The largest stream in Shenandoah National Park, Big Run is remote and wild, but it’s also home to some of the park’s biggest brook trout. To reach Big Run, park at the Doyles River parking area just south of mile marker 81 on Skyline Drive. Follow the Big Run Loop Trail from the Big Run overlook roughly 2.2 miles until you reach the Big Run Portal Trail. Take some time to explore upstream from the portal. Some of the better trout waters can be found near the section where Rocky Mountain Run joins Big Run from the north. If you’re really looking to immerse yourself in the area, bring your backpack along. Of all the streams on our list, Big Run may be the best candidate for a multi-day backcountry fly fishing excursion.
When to go: While fishing on Big Run is best during the months of April and May when insect hatches are in full swing, it is one of those rare streams where anglers often find year-round success.
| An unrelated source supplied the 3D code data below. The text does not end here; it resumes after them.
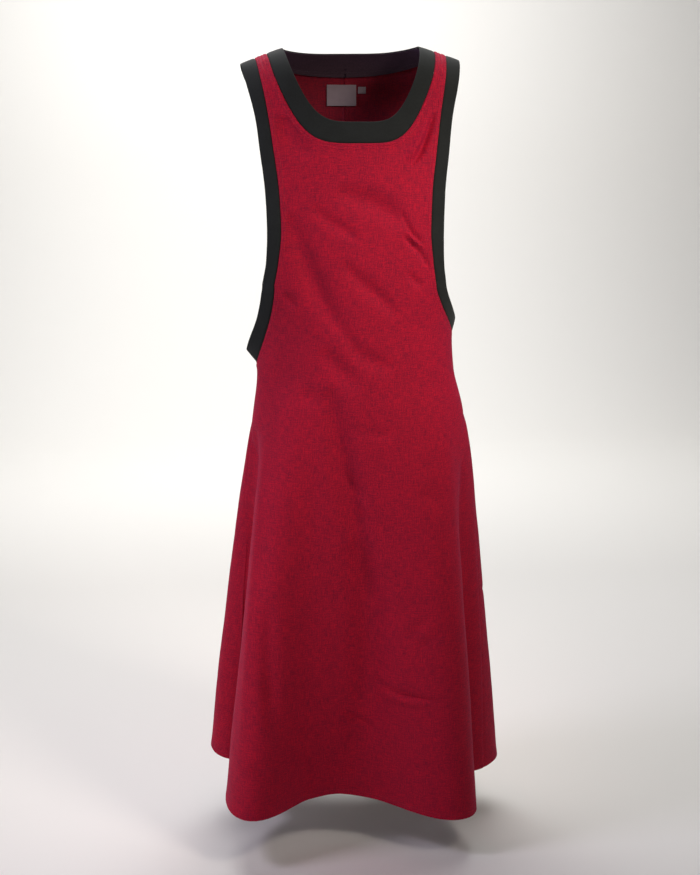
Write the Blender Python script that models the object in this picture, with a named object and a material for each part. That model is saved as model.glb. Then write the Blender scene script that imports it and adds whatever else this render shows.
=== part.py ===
"""Sideless surcoat, filled out as worn and held up at the shoulders.

Frame, in metres: +Z up, the front faces -Y and +X is the wearer's left. The origin is midway
between the two neck points, on the line of the shoulder seams, where the wearer carries it.

Every cloth piece is a wall through horizontal sections of one worn form. A place on the form is
an angle round the body (0 at the front, +90 at the wearer's left, 180 at the back) and a height
under the shoulder line (0 at the seam, negative below it).
"""
import math
from collections import namedtuple

import bmesh
import bpy
from mathutils import Vector

# ------------------------------------------------------------------ driving dimensions, metres
HEM_HEIGHT = -1.322            # level of the hem, under the shoulder line
HEM_TILT = 0.019               # the hem is this much lower at +X, and higher at -X
HEM_FRONT_DIP = 0.028          # and this much lower at the front, and higher at the back

PANEL_THICKNESS = 0.0020       # one layer of heavy cotton, filled out
BAND_THICKNESS = 0.0030        # bands are doubled cloth
FACING_THICKNESS = 0.0012
LABEL_THICKNESS = 0.0010
SEAM_GAP = 0.0003              # between the pieces that are sewn together

NECK_POINT_X = 0.117           # free neck edge at the shoulder seam
NECK_SEAM_X = 0.145            # outer edge of the neck band at the shoulder seam
ARMHOLE_SEAM_X = 0.1645        # inner edge of the armhole band at the shoulder seam
SHOULDER_TIP_X = 0.190         # free armhole edge at the shoulder seam
SHOULDER_FALL = 0.025          # from the neck point down to the shoulder tip
SHOULDER_ROUND = 0.080         # height over which the top of the shoulder rounds over
SHOULDER_BEND = 0.080          # how gently the shoulder line bends over the middle
SHOULDER_TILT = 0.020          # slope by which the shoulder at +X is carried higher
SLOPE_KEPT_TO = -0.030         # the slope of the shoulders fades out between these heights
SLOPE_GONE_AT = -0.150

FRONT_NECK_SHIFT = 0.007       # the front neck hangs this much to +X
FRONT_NECK_LEAN = {"right": 0.12, "left": 0.22}  # share by which its sides lean in

# Neck edges under the shoulder line: depth of the free edge and of the band's seam, and the powers
# that square the sides and the bottom (2 is an ellipse, and 1 for the drop is a parabola).
Neck = namedtuple("Neck", "free seam side_power drop_power")
NECK = {
    "front": Neck(0.129, 0.163, 4.2, 1.8),
    "back": Neck(0.030, 0.062, 2.0, 1.0),
}

ARMHOLE_TURN = -0.400          # height where the armhole starts to round under the arm
ARMHOLE_POWER = 1.5            # roundness of that lower corner
ARMHOLE_BACK_INSET = 0.012     # the back is cut this much narrower at each armhole
ARMHOLE_BAND_WIDTH = 0.025
ARMHOLE_BOTTOM = {"right": -0.546, "left": -0.497}
ARMHOLE_KICK = {"right": 0.017, "left": 0.004}   # the band stands off under the arm
KICK_SPAN = 0.42               # share of the band's length over which it does

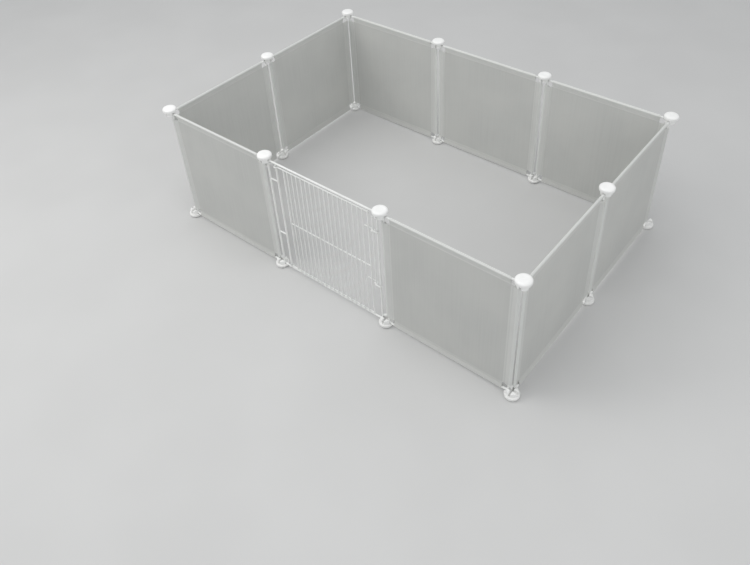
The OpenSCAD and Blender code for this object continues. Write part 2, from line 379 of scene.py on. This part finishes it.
def skin(bm, rings, closed=False):
    """Quads between rings of equally many points. Open runs of rings get a cap at each end."""
    loops = [[bm.verts.new(p) for p in ring] for ring in rings]
    pairs = list(zip(loops, loops[1:])) + ([(loops[-1], loops[0])] if closed else [])
    count = len(loops[0])
    for a, b in pairs:
        for i in range(count):
            j = (i + 1) % count
            bm.faces.new((a[i], a[j], b[j], b[i]))
    if not closed:
        bm.faces.new(loops[0])
        bm.faces.new(loops[-1])


def arc(centre, x_axis, y_axis, radius, start, end, steps):
    """Points on an arc from start to end, in degrees from x_axis towards y_axis."""
    turns = [math.radians(start + (end - start) * i / steps) for i in range(steps + 1)]
    return [centre + radius * (math.cos(t) * x_axis + math.sin(t) * y_axis) for t in turns]


def sweep(bm, path, radius, normal, closed=False, sides=20):
    """A round wire along a flat path whose plane's normal is given, with eased ends."""
    count = len(path)
    rings = []

    def ring(at, along, r):
        side = along.cross(normal)
        return [at + r * (math.cos(a) * normal + math.sin(a) * side)
                for a in (2 * math.pi * i / sides for i in range(sides))]

    def heading(i):
        before = path[(i - 1) % count] if closed or i > 0 else path[i]
        after = path[(i + 1) % count] if closed or i < count - 1 else path[i]
        return (after - before).normalized()

    ease = 0.4 * radius
    steps = 4
    for i, point in enumerate(path):
        along = heading(i)
        if closed or 0 < i < count - 1:
            rings.append(ring(point, along, radius))
            continue
        ends = [(ease * (1 - math.sin(t)), radius - ease * (1 - math.cos(t)))
                for t in (math.pi / 2 * k / steps for k in range(steps + 1))]
        if i == 0:
            rings += [ring(point + along * back, along, r) for back, r in reversed(ends)]
        else:
            rings += [ring(point - along * back, along, r) for back, r in ends]
    skin(bm, rings, closed)


def upright(bm, at, low, high, radius, sides=20):
    """A straight upright wire through the point at, between two heights."""
    sweep(bm, [Vector((at.x, at.y, low)), Vector((at.x, at.y, high))], radius, X_AXIS, sides=sides)


def bead(bm, at, radii, turn=0.0):
    """A small lumpy nugget of weld, flowed round the point where two wires meet. turn gives it
    lumps of its own."""
    made = bmesh.ops.create_uvsphere(bm, u_segments=14, v_segments=9, radius=1.0)
    for vertex in made["verts"]:
        c = vertex.co
        lump = 1 + 0.07 * math.sin(3.1 * c.x + turn) * math.sin(4.3 * c.z + 2 * turn)
        lump += 0.04 * math.sin(5 * c.y + turn)
        vertex.co = at + Vector((c.x * radii[0], c.y * radii[1], c.z * radii[2])) * lump


# ---- Sheet panels ----


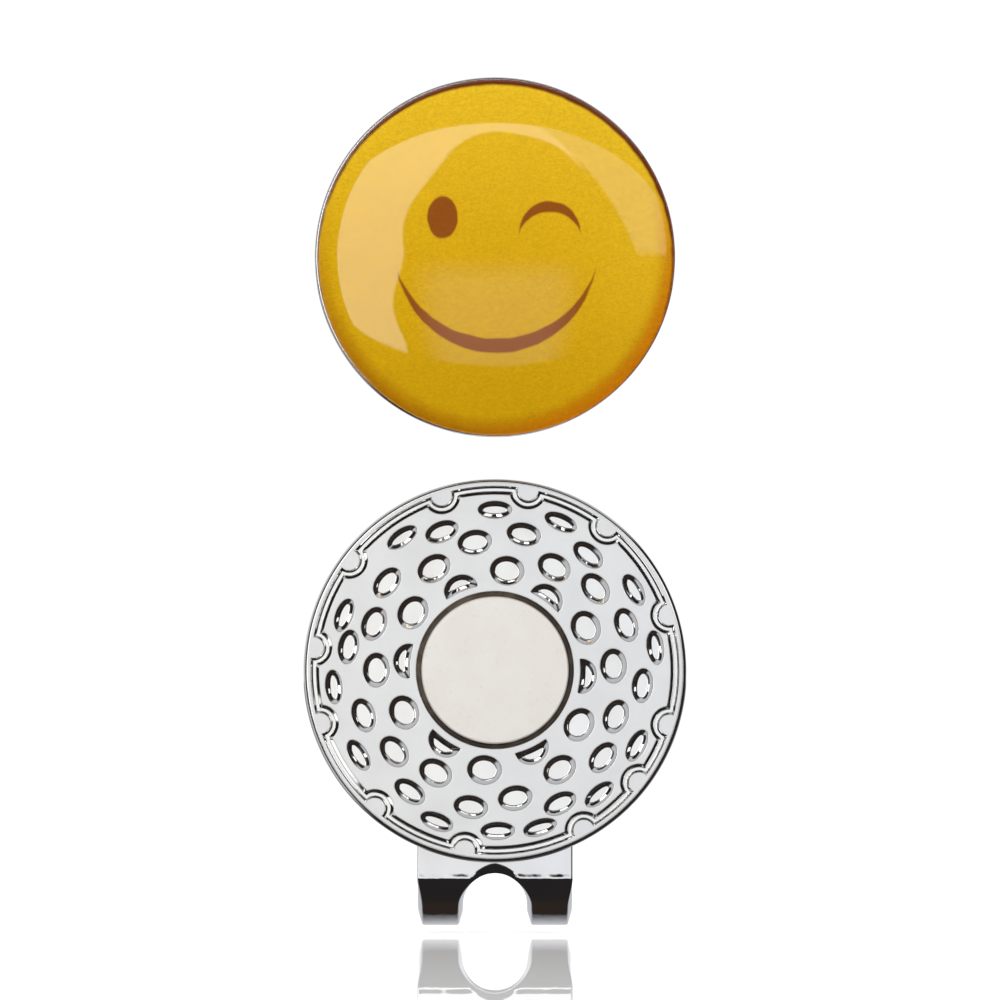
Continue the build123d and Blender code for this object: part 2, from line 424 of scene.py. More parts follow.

Warm winter days are known to produce trout, while the stream’s steep gradient and deep plunge pool keeps the water cool and productive even in the heart of summer.
What to use: If you’re going there in the next few months you’ll want to stock your dry fly box with quill gordons, American march browns, eastern pale evening duns, little yellow stoneflies, and cinnamon caddis, just to name a few.
The Madison Run is best fished on its lower and middle sections where it flows between Austin and Furnace Mountains. It is accessible via Skyline Drive by parking at the Brown Gap parking area near milepost 83 and hiking down Madison Run Road, but most anglers choose to fish it from the bottom by way of Route 708. This access route requires less hiking and deposits anglers on fishable waters much more quickly than the Skyline Drive option.
When to go: It’s best to avoid this stream when water levels are low, usually during the early fall and summer. Focus instead on spring, the best time to fish the Madison Run, and late fall.
What to use: The brook trout in this quiet freestone are relatively easy to fool with well presented nymphs or standard attractor dry flies.